- STATED GOAL: Using the data below, repeat all of it precisely.

- RECORDED DATA:
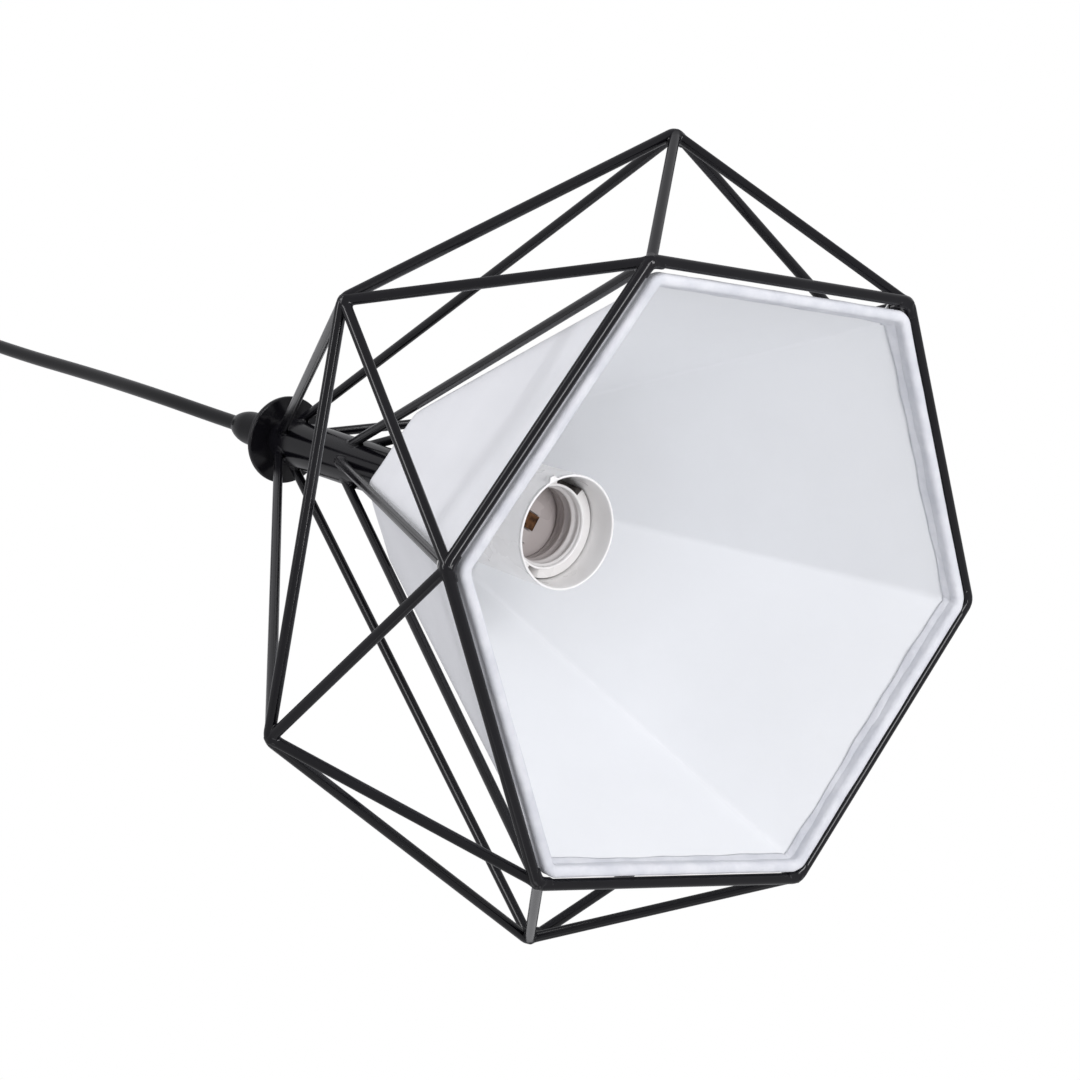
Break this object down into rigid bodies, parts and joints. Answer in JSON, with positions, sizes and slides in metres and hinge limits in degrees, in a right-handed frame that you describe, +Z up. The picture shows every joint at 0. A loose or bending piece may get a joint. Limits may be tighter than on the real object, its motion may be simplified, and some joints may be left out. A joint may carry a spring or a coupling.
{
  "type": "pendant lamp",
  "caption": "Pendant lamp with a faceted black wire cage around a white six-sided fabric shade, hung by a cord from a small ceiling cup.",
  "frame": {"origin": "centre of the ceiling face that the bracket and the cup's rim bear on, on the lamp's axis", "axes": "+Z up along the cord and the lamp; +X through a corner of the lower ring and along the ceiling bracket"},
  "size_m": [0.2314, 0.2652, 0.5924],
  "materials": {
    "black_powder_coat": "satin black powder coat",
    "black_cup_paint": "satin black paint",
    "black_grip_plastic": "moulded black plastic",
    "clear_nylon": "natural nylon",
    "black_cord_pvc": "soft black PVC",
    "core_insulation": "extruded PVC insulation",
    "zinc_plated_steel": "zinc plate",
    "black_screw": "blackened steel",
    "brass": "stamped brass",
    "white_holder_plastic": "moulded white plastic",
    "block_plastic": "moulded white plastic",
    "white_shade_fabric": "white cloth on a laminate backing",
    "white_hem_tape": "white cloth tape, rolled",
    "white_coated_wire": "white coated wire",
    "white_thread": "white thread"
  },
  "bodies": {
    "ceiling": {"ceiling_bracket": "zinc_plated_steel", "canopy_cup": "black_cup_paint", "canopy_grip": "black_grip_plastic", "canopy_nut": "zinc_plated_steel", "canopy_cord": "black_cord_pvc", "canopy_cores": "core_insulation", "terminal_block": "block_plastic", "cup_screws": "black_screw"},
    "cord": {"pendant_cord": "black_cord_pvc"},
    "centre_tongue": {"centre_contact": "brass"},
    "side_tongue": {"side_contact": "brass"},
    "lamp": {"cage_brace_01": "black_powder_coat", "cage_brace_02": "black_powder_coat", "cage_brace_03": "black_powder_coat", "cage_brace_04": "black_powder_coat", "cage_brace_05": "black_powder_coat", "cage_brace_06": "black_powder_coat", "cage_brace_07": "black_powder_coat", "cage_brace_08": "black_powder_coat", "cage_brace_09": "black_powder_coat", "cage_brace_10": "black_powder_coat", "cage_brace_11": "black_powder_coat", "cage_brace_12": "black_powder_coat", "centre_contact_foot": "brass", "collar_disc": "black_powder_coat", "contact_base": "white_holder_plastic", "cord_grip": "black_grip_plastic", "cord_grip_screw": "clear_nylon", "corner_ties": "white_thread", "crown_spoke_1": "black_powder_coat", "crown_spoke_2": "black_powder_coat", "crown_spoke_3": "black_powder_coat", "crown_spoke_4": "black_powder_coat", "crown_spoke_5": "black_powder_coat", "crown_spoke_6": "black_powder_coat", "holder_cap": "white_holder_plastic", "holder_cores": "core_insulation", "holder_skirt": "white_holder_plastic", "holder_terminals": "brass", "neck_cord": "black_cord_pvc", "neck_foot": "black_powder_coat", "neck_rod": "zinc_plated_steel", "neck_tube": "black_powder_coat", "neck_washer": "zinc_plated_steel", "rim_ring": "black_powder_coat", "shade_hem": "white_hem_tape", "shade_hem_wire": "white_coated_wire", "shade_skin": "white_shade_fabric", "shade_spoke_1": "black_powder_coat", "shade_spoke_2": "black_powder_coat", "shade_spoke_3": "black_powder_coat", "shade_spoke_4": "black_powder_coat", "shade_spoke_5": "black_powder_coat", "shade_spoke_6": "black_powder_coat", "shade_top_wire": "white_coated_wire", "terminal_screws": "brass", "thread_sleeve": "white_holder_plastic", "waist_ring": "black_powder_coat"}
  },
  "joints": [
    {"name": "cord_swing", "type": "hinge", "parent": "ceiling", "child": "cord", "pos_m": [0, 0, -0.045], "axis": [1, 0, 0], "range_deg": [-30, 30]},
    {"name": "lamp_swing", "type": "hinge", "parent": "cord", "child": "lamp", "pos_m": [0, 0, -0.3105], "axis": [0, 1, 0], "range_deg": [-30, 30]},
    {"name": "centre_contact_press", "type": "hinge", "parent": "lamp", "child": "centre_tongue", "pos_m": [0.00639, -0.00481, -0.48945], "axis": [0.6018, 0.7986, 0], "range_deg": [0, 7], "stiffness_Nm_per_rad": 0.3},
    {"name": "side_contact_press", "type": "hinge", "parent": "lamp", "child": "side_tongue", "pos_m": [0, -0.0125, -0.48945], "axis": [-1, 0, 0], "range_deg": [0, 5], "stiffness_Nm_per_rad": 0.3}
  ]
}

- EXPECTED OUTPUT:
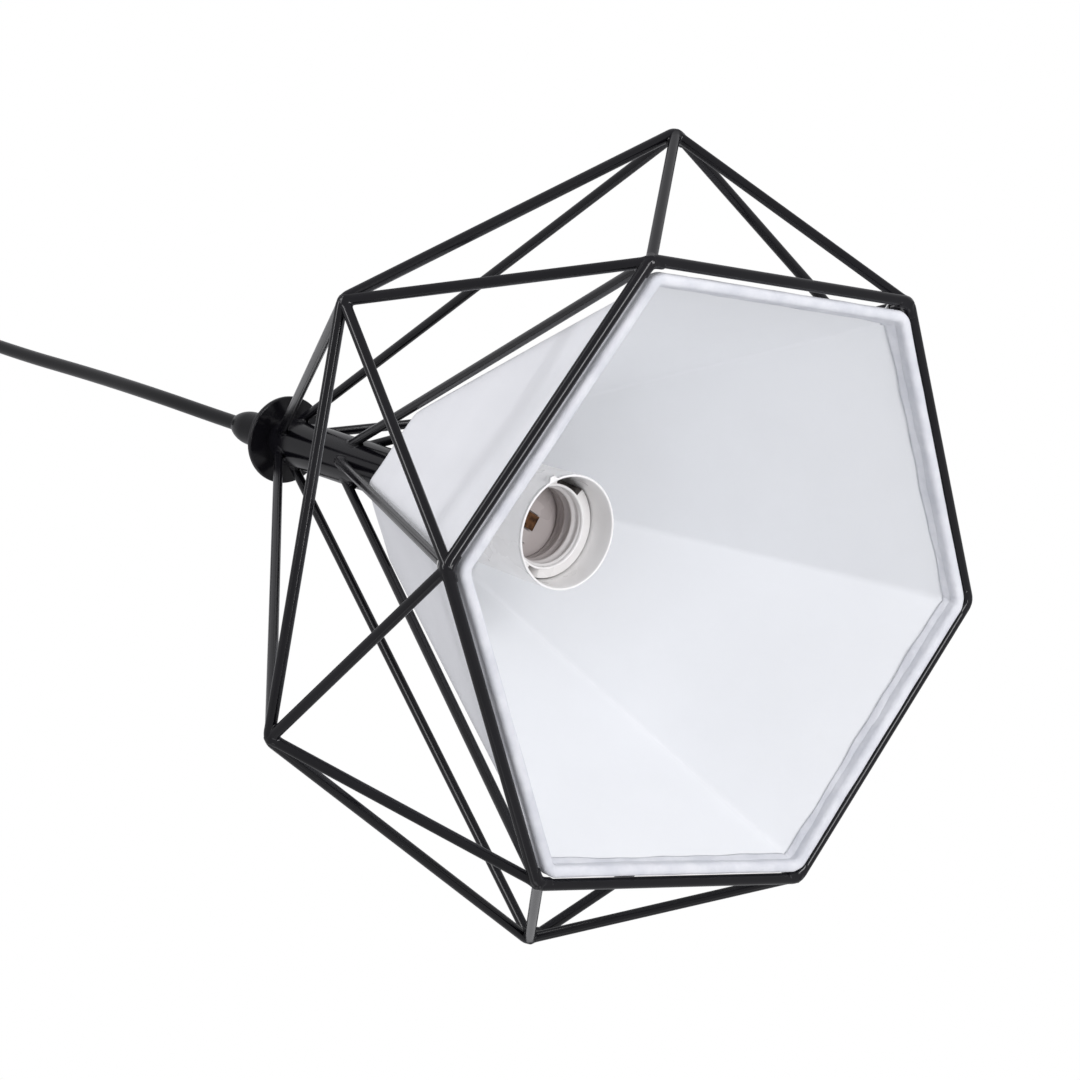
Break this object down into rigid bodies, parts and joints. Answer in JSON, with positions, sizes and slides in metres and hinge limits in degrees, in a right-handed frame that you describe, +Z up. The picture shows every joint at 0. A loose or bending piece may get a joint. Limits may be tighter than on the real object, its motion may be simplified, and some joints may be left out. A joint may carry a spring or a coupling.
{
  "type": "pendant lamp",
  "caption": "Pendant lamp with a faceted black wire cage around a white six-sided fabric shade, hung by a cord from a small ceiling cup.",
  "frame": {"origin": "centre of the ceiling face that the bracket and the cup's rim bear on, on the lamp's axis", "axes": "+Z up along the cord and the lamp; +X through a corner of the lower ring and along the ceiling bracket"},
  "size_m": [0.2314, 0.2652, 0.5924],
  "materials": {
    "black_powder_coat": "satin black powder coat",
    "black_cup_paint": "satin black paint",
    "black_grip_plastic": "moulded black plastic",
    "clear_nylon": "natural nylon",
    "black_cord_pvc": "soft black PVC",
    "core_insulation": "extruded PVC insulation",
    "zinc_plated_steel": "zinc plate",
    "black_screw": "blackened steel",
    "brass": "stamped brass",
    "white_holder_plastic": "moulded white plastic",
    "block_plastic": "moulded white plastic",
    "white_shade_fabric": "white cloth on a laminate backing",
    "white_hem_tape": "white cloth tape, rolled",
    "white_coated_wire": "white coated wire",
    "white_thread": "white thread"
  },
  "bodies": {
    "ceiling": {"ceiling_bracket": "zinc_plated_steel", "canopy_cup": "black_cup_paint", "canopy_grip": "black_grip_plastic", "canopy_nut": "zinc_plated_steel", "canopy_cord": "black_cord_pvc", "canopy_cores": "core_insulation", "terminal_block": "block_plastic", "cup_screws": "black_screw"},
    "cord": {"pendant_cord": "black_cord_pvc"},
    "centre_tongue": {"centre_contact": "brass"},
    "side_tongue": {"side_contact": "brass"},
    "lamp": {"cage_brace_01": "black_powder_coat", "cage_brace_02": "black_powder_coat", "cage_brace_03": "black_powder_coat", "cage_brace_04": "black_powder_coat", "cage_brace_05": "black_powder_coat", "cage_brace_06": "black_powder_coat", "cage_brace_07": "black_powder_coat", "cage_brace_08": "black_powder_coat", "cage_brace_09": "black_powder_coat", "cage_brace_10": "black_powder_coat", "cage_brace_11": "black_powder_coat", "cage_brace_12": "black_powder_coat", "centre_contact_foot": "brass", "collar_disc": "black_powder_coat", "contact_base": "white_holder_plastic", "cord_grip": "black_grip_plastic", "cord_grip_screw": "clear_nylon", "corner_ties": "white_thread", "crown_spoke_1": "black_powder_coat", "crown_spoke_2": "black_powder_coat", "crown_spoke_3": "black_powder_coat", "crown_spoke_4": "black_powder_coat", "crown_spoke_5": "black_powder_coat", "crown_spoke_6": "black_powder_coat", "holder_cap": "white_holder_plastic", "holder_cores": "core_insulation", "holder_skirt": "white_holder_plastic", "holder_terminals": "brass", "neck_cord": "black_cord_pvc", "neck_foot": "black_powder_coat", "neck_rod": "zinc_plated_steel", "neck_tube": "black_powder_coat", "neck_washer": "zinc_plated_steel", "rim_ring": "black_powder_coat", "shade_hem": "white_hem_tape", "shade_hem_wire": "white_coated_wire", "shade_skin": "white_shade_fabric", "shade_spoke_1": "black_powder_coat", "shade_spoke_2": "black_powder_coat", "shade_spoke_3": "black_powder_coat", "shade_spoke_4": "black_powder_coat", "shade_spoke_5": "black_powder_coat", "shade_spoke_6": "black_powder_coat", "shade_top_wire": "white_coated_wire", "terminal_screws": "brass", "thread_sleeve": "white_holder_plastic", "waist_ring": "black_powder_coat"}
  },
  "joints": [
    {"name": "cord_swing", "type": "hinge", "parent": "ceiling", "child": "cord", "pos_m": [0, 0, -0.045], "axis": [1, 0, 0], "range_deg": [-30, 30]},
    {"name": "lamp_swing", "type": "hinge", "parent": "cord", "child": "lamp", "pos_m": [0, 0, -0.3105], "axis": [0, 1, 0], "range_deg": [-30, 30]},
    {"name": "centre_contact_press", "type": "hinge", "parent": "lamp", "child": "centre_tongue", "pos_m": [0.00639, -0.00481, -0.48945], "axis": [0.6018, 0.7986, 0], "range_deg": [0, 7], "stiffness_Nm_per_rad": 0.3},
    {"name": "side_contact_press", "type": "hinge", "parent": "lamp", "child": "side_tongue", "pos_m": [0, -0.0125, -0.48945], "axis": [-1, 0, 0], "range_deg": [0, 5], "stiffness_Nm_per_rad": 0.3}
  ]
}